Architectural models served many functions. They could be a means of presenting a project to a client, a design tool to test architectural ideas, a way of exploring constructional possibilities or of explaining structural solutions to tradesmen. Or they could be rather grand dolls' houses, made as an ornament after the building was completed. All categories are represented here but rarely are the intentions behind the models fully considered or explained.
But if the impact of the exhibition is no greater than the sum of its parts, some of those parts are very wonderful indeed. Particularly memorable are the models which attempt to test or display structural solutions or interior schemes. The model of the Biblioteca Marucelliana, made c. 1740 to the designs of Alessandro Dori, is a mighty hinged affair which opens to reveal a vaulted and decorated interior, while the huge model of the main staircase, vestibule and chapel of Vanvitelli's Palazzo Reale, Caserta, reveals long vistas through the building.
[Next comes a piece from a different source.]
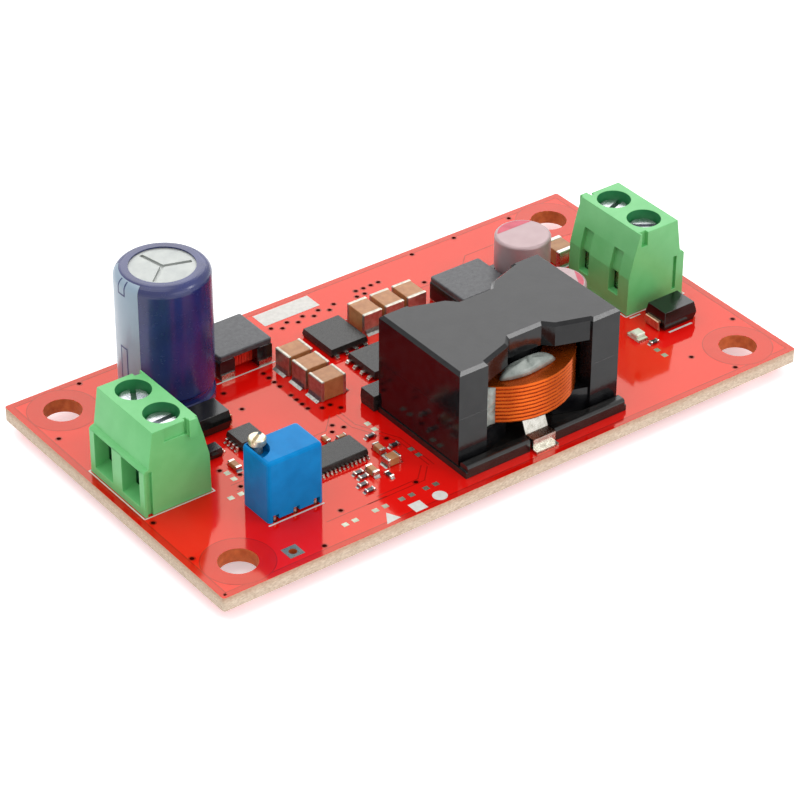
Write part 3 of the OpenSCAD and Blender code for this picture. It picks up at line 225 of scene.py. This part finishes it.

The British presence in the exhibition is slight, with no concerted attempt to explain the idiosyncratic and original contribution that British architects made to the international Baroque style - despite excellent catalogue notes by John Wilton-Ely on the British exhibits. Wren's City churches - the biggest and best church-building campaign undertaken in any city during the Baroque period - are hardly mentioned; St Paul's Cathedral gets just a passing remark or two, a few illustrations and a painting by Canaletto (but then the Dean and Chapter refused to lend the Great Model). Hawksmoor's London churches, the apogee of this style, are only alluded to; James Gibbs, however, is well represented with the fine contemporary models of his St Martin-in-the-Fields and St Mary-le-Strand.
This is, of course, the problem with an exhibition largely organised around contemporary models - so many major buildings don't get a mention simply because no model was made or survives. But if some things are missed, the exhibition as a whole is breathtaking. It is a once-in-a-lifetime chance to see some of the most extraordinary architectural models ever made.